• [Collected data]

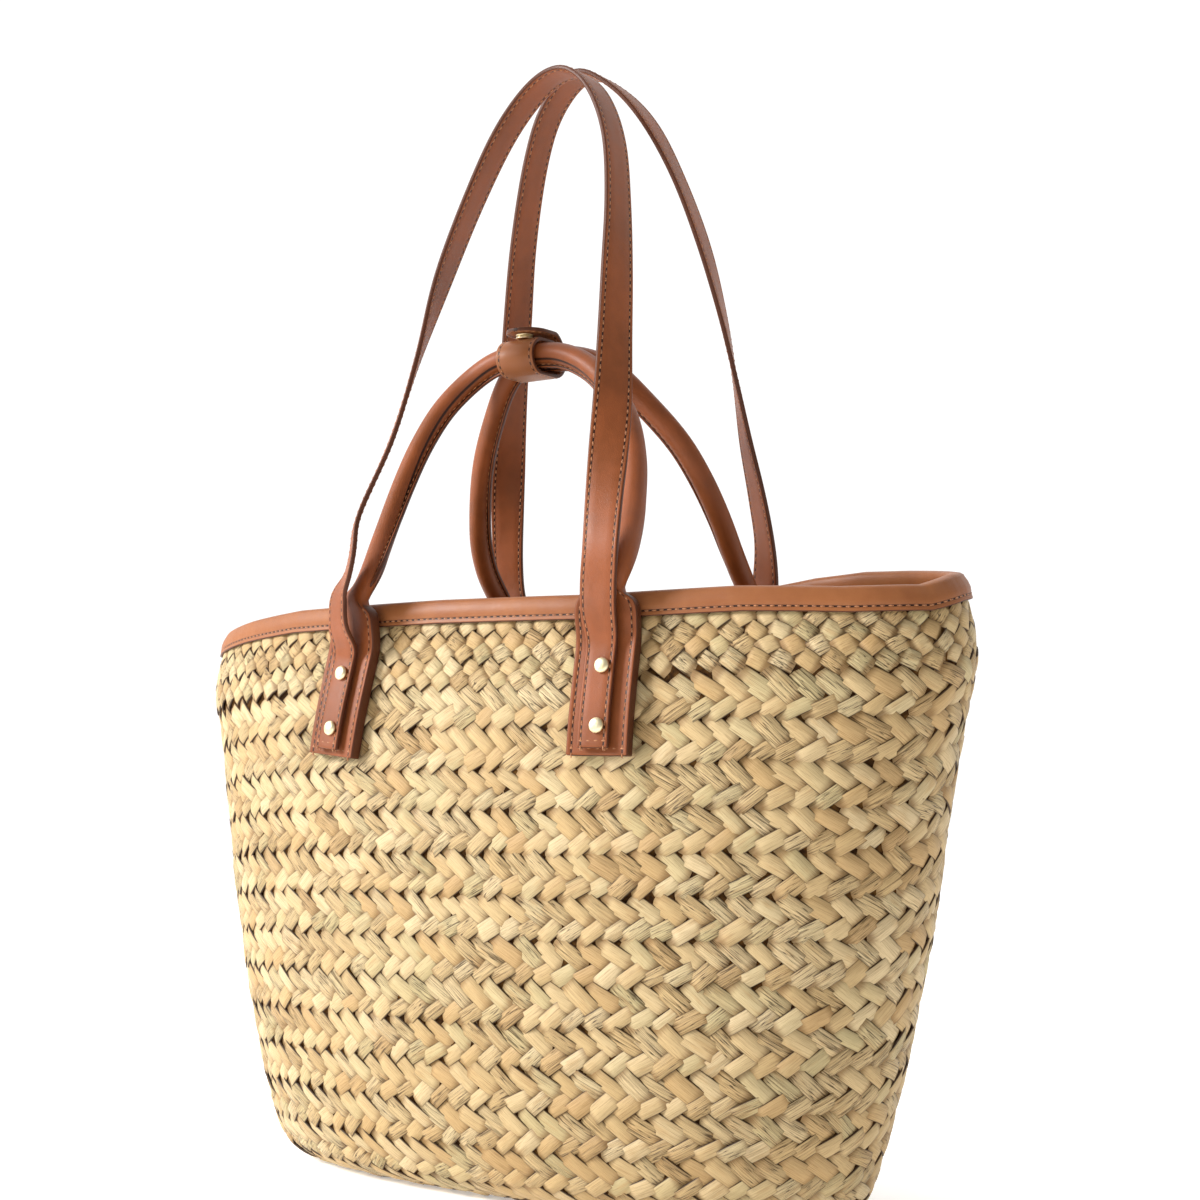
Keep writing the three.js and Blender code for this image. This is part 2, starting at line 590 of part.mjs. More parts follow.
// Handle wrap: a strip that starts on top of the front tube, passes in front of it, under both tubes and
// behind the back one, and comes over the top again as a round-ended flap
const wrapRadius = tubeThick / 2 + curveGap + gap / 2 + wrapSag / 2 + wrapThick / 2;
const wrapMiddle = new THREE.Vector3(wrapPlace, 0, rimHeight + handleRise - wrapSag / 2);
function wrapGeometry() {
  const stations = [];
  const add = (y, z, width) => stations.push({
    point: wrapMiddle.clone().add(new THREE.Vector3(0, y, z)),
    wide: new THREE.Vector3(1, 0, 0), width, thick: wrapThick, square: 6,
  });
  const top = wrapRadius + wrapLift + wrapThick;
  add(meetStand, wrapRadius, wrapWidth);
  for (let k = 0; k <= 6; k += 1) {
    const angle = Math.PI / 2 + Math.PI * k / 6;
    add(-meetStand + wrapRadius * Math.cos(angle), wrapRadius * Math.sin(angle), wrapWidth);
  }
  for (let k = 0; k <= 7; k += 1) {
    const angle = -Math.PI / 2 + Math.PI * k / 7;
    const rise = k < 4 ? 0 : (top - wrapRadius) * (k - 3) / 4;
    const radius = wrapRadius + rise * Math.sin(Math.max(0, angle));
    add(meetStand + wrapRadius * Math.cos(angle) + (k > 3 ? rise * 0.3 * Math.cos(angle) : 0),
      radius * Math.sin(angle), wrapWidth);
  }
  const end = -meetStand - flapReach;
  for (const { back, width } of flapRows) add(end + back * wrapWidth, top, wrapWidth * width);
  return strip(stations, tubeSides);
}

// Snap fastener: its socket on the flap and its stud on the wrap, closed together between the two
function snapGeometry() {
  const low = wrapRadius + wrapThick / 2 + gap;
  const high = wrapRadius + wrapLift + wrapThick / 2 - gap;
  const lip = 0.3 * (high - low);
  const geometry = new THREE.LatheGeometry([
    new THREE.Vector2(0, low),
    new THREE.Vector2(snapWidth / 2, low),
    new THREE.Vector2(snapWidth / 2, low + lip),
    new THREE.Vector2(snapWidth / 3, low + 1.4 * lip),
    new THREE.Vector2(snapWidth / 3, high - 1.4 * lip),
    new THREE.Vector2(snapWidth / 2, high - lip),
    new THREE.Vector2(snapWidth / 2, high),
    new THREE.Vector2(0, high),
  ], 14);
  geometry.rotateX(Math.PI / 2);
  geometry.translate(wrapMiddle.x, -meetStand, wrapMiddle.z);
  return geometry;
}

const straw = new THREE.MeshStandardMaterial({ name: 'straw', color: 0xcfae7c, roughness: 0.8, metalness: 0 });
const tan = new THREE.MeshStandardMaterial({ name: 'leather', color: 0x9a5b3c, roughness: 0.5, metalness: 0 });
const gold = new THREE.MeshStandardMaterial({ name: 'gold', color: 0xe6d9b0, roughness: 0.25, metalness: 1 });

const bag = new THREE.Group();
function add(name, geometry, material) {
  const mesh = new THREE.Mesh(geometry, material);
  mesh.name = name;
  bag.add(mesh);
}

const rivets = rivetPlaces();
const frontRivets = rivets.filter((rivet) => rivet.side < 0);
const backRivets = rivets.filter((rivet) => rivet.side > 0);
add('basket_body', drilled(basketGeometry(), rivets), straw);
add('rim_binding', bindingGeometry(), tan);
add('front_handle', drilled(strip(handleStations(frontHandleRows, -1), tubeSides), frontRivets), tan);
add('back_handle', drilled(strip(handleStations(backHandleRows, 1), tubeSides), backRivets), tan);
add('front_strap', drilled(strip(strapStations(frontStrapRows, -1), strapSides), frontRivets), tan);
add('back_strap', drilled(strip(strapStations(backStrapRows, 1), strapSides), backRivets), tan);
add('handle_wrap', wrapGeometry(), tan);
add('snap_fastener', snapGeometry(), gold);
for (const rivet of rivets) {
  const geometry = rivetGeometry();
  geometry.applyMatrix4(rivet.matrix);
  add(rivet.name, geometry, gold);
}

export default bag;
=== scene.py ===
"""Looks of a straw basket bag: plaited palm straw, tan leather straps and handles, pale gold rivets.

All lengths are in millimetres until a mesh is made, where they become metres. +X is the right end of the
bag seen from its front, -Y is its front, +Z is up.
"""

import json
import logging
import math
from dataclasses import dataclass, field
from enum import Enum
from typing import Any, Optional, Sequence

import bpy
import numpy as np
from mathutils import Matrix, Vector

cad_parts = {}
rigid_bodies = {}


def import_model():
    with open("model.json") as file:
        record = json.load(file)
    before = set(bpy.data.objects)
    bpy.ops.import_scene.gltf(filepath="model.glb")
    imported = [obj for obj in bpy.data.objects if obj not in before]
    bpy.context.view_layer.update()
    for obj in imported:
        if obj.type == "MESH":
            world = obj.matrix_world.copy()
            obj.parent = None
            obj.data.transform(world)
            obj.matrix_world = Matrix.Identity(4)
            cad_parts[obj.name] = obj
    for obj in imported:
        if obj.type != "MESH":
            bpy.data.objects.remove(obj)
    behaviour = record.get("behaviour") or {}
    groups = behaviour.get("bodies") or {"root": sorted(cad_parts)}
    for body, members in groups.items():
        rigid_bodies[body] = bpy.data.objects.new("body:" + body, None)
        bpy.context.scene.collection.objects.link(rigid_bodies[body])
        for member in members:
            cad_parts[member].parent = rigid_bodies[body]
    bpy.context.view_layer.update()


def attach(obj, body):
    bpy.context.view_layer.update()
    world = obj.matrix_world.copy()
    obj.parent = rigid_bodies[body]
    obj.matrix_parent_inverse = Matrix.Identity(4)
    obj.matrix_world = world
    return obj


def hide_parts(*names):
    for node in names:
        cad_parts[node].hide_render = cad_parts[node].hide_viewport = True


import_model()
MM = 0.001
FLOAT_SHARE = 0.66      # share of a strip's length that lies on top, before its ends dive under others
LOG = logging.getLogger("basket_bag")
Array = np.ndarray


class Side(Enum):
    """Front or back of the bag, as the sign of Y."""

    FRONT = -1
    BACK = 1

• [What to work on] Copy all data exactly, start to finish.

• [Exercise response]
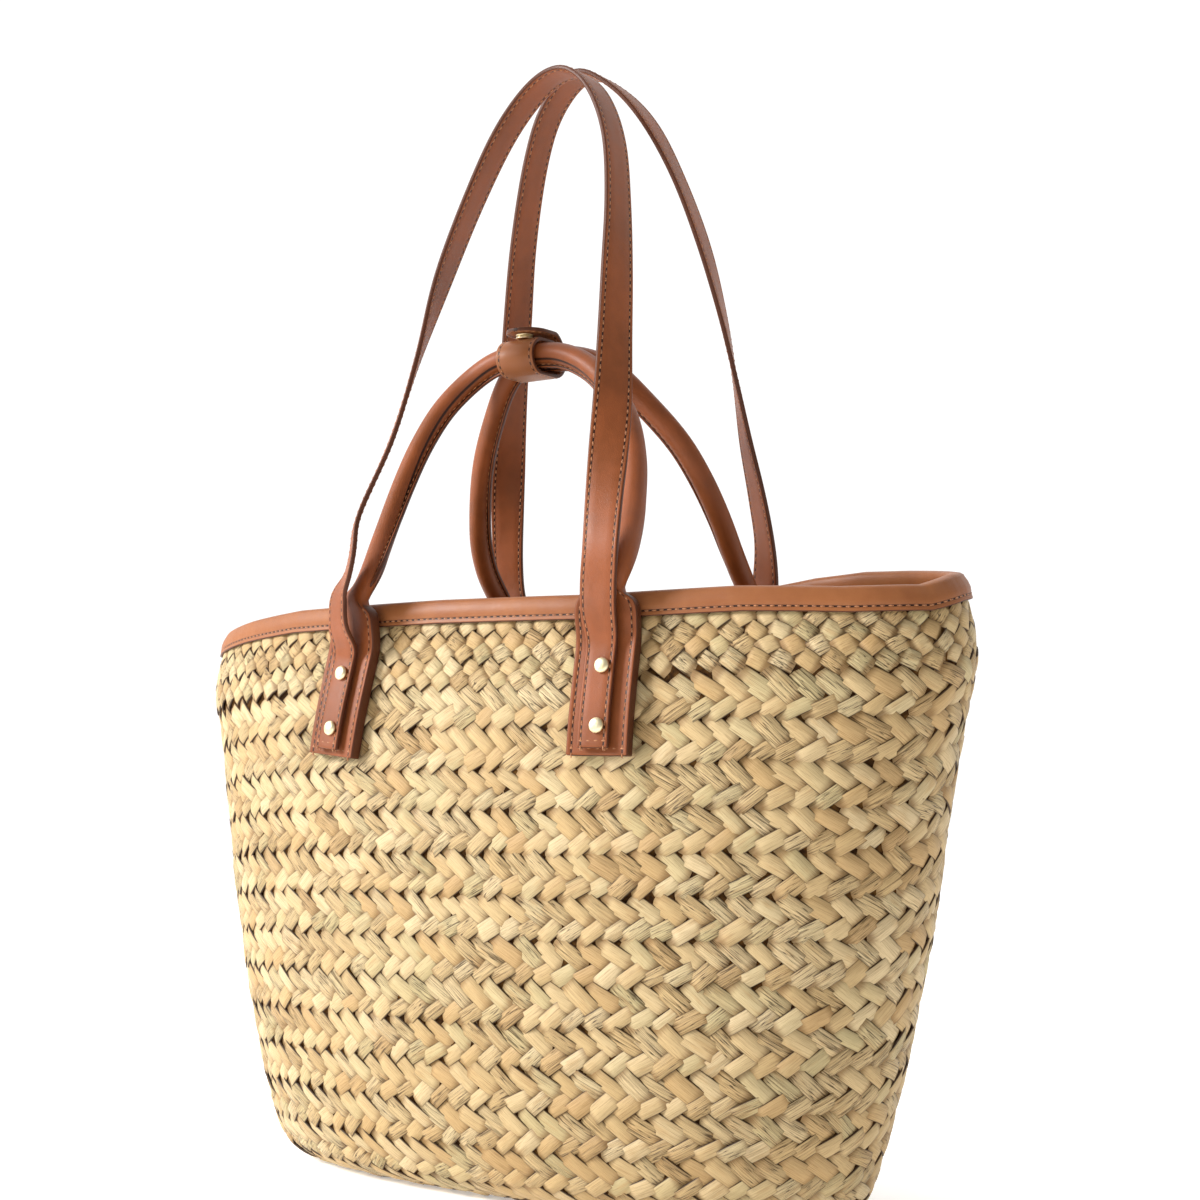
Keep writing the three.js and Blender code for this image. This is part 2, starting at line 590 of part.mjs. More parts follow.
// Handle wrap: a strip that starts on top of the front tube, passes in front of it, under both tubes and
// behind the back one, and comes over the top again as a round-ended flap
const wrapRadius = tubeThick / 2 + curveGap + gap / 2 + wrapSag / 2 + wrapThick / 2;
const wrapMiddle = new THREE.Vector3(wrapPlace, 0, rimHeight + handleRise - wrapSag / 2);
function wrapGeometry() {
  const stations = [];
  const add = (y, z, width) => stations.push({
    point: wrapMiddle.clone().add(new THREE.Vector3(0, y, z)),
    wide: new THREE.Vector3(1, 0, 0), width, thick: wrapThick, square: 6,
  });
  const top = wrapRadius + wrapLift + wrapThick;
  add(meetStand, wrapRadius, wrapWidth);
  for (let k = 0; k <= 6; k += 1) {
    const angle = Math.PI / 2 + Math.PI * k / 6;
    add(-meetStand + wrapRadius * Math.cos(angle), wrapRadius * Math.sin(angle), wrapWidth);
  }
  for (let k = 0; k <= 7; k += 1) {
    const angle = -Math.PI / 2 + Math.PI * k / 7;
    const rise = k < 4 ? 0 : (top - wrapRadius) * (k - 3) / 4;
    const radius = wrapRadius + rise * Math.sin(Math.max(0, angle));
    add(meetStand + wrapRadius * Math.cos(angle) + (k > 3 ? rise * 0.3 * Math.cos(angle) : 0),
      radius * Math.sin(angle), wrapWidth);
  }
  const end = -meetStand - flapReach;
  for (const { back, width } of flapRows) add(end + back * wrapWidth, top, wrapWidth * width);
  return strip(stations, tubeSides);
}

// Snap fastener: its socket on the flap and its stud on the wrap, closed together between the two
function snapGeometry() {
  const low = wrapRadius + wrapThick / 2 + gap;
  const high = wrapRadius + wrapLift + wrapThick / 2 - gap;
  const lip = 0.3 * (high - low);
  const geometry = new THREE.LatheGeometry([
    new THREE.Vector2(0, low),
    new THREE.Vector2(snapWidth / 2, low),
    new THREE.Vector2(snapWidth / 2, low + lip),
    new THREE.Vector2(snapWidth / 3, low + 1.4 * lip),
    new THREE.Vector2(snapWidth / 3, high - 1.4 * lip),
    new THREE.Vector2(snapWidth / 2, high - lip),
    new THREE.Vector2(snapWidth / 2, high),
    new THREE.Vector2(0, high),
  ], 14);
  geometry.rotateX(Math.PI / 2);
  geometry.translate(wrapMiddle.x, -meetStand, wrapMiddle.z);
  return geometry;
}

const straw = new THREE.MeshStandardMaterial({ name: 'straw', color: 0xcfae7c, roughness: 0.8, metalness: 0 });
const tan = new THREE.MeshStandardMaterial({ name: 'leather', color: 0x9a5b3c, roughness: 0.5, metalness: 0 });
const gold = new THREE.MeshStandardMaterial({ name: 'gold', color: 0xe6d9b0, roughness: 0.25, metalness: 1 });

const bag = new THREE.Group();
function add(name, geometry, material) {
  const mesh = new THREE.Mesh(geometry, material);
  mesh.name = name;
  bag.add(mesh);
}

const rivets = rivetPlaces();
const frontRivets = rivets.filter((rivet) => rivet.side < 0);
const backRivets = rivets.filter((rivet) => rivet.side > 0);
add('basket_body', drilled(basketGeometry(), rivets), straw);
add('rim_binding', bindingGeometry(), tan);
add('front_handle', drilled(strip(handleStations(frontHandleRows, -1), tubeSides), frontRivets), tan);
add('back_handle', drilled(strip(handleStations(backHandleRows, 1), tubeSides), backRivets), tan);
add('front_strap', drilled(strip(strapStations(frontStrapRows, -1), strapSides), frontRivets), tan);
add('back_strap', drilled(strip(strapStations(backStrapRows, 1), strapSides), backRivets), tan);
add('handle_wrap', wrapGeometry(), tan);
add('snap_fastener', snapGeometry(), gold);
for (const rivet of rivets) {
  const geometry = rivetGeometry();
  geometry.applyMatrix4(rivet.matrix);
  add(rivet.name, geometry, gold);
}

export default bag;
=== scene.py ===
"""Looks of a straw basket bag: plaited palm straw, tan leather straps and handles, pale gold rivets.

All lengths are in millimetres until a mesh is made, where they become metres. +X is the right end of the
bag seen from its front, -Y is its front, +Z is up.
"""

import json
import logging
import math
from dataclasses import dataclass, field
from enum import Enum
from typing import Any, Optional, Sequence

import bpy
import numpy as np
from mathutils import Matrix, Vector

cad_parts = {}
rigid_bodies = {}


def import_model():
    with open("model.json") as file:
        record = json.load(file)
    before = set(bpy.data.objects)
    bpy.ops.import_scene.gltf(filepath="model.glb")
    imported = [obj for obj in bpy.data.objects if obj not in before]
    bpy.context.view_layer.update()
    for obj in imported:
        if obj.type == "MESH":
            world = obj.matrix_world.copy()
            obj.parent = None
            obj.data.transform(world)
            obj.matrix_world = Matrix.Identity(4)
            cad_parts[obj.name] = obj
    for obj in imported:
        if obj.type != "MESH":
            bpy.data.objects.remove(obj)
    behaviour = record.get("behaviour") or {}
    groups = behaviour.get("bodies") or {"root": sorted(cad_parts)}
    for body, members in groups.items():
        rigid_bodies[body] = bpy.data.objects.new("body:" + body, None)
        bpy.context.scene.collection.objects.link(rigid_bodies[body])
        for member in members:
            cad_parts[member].parent = rigid_bodies[body]
    bpy.context.view_layer.update()


def attach(obj, body):
    bpy.context.view_layer.update()
    world = obj.matrix_world.copy()
    obj.parent = rigid_bodies[body]
    obj.matrix_parent_inverse = Matrix.Identity(4)
    obj.matrix_world = world
    return obj


def hide_parts(*names):
    for node in names:
        cad_parts[node].hide_render = cad_parts[node].hide_viewport = True


import_model()
MM = 0.001
FLOAT_SHARE = 0.66      # share of a strip's length that lies on top, before its ends dive under others
LOG = logging.getLogger("basket_bag")
Array = np.ndarray


class Side(Enum):
    """Front or back of the bag, as the sign of Y."""

    FRONT = -1
    BACK = 1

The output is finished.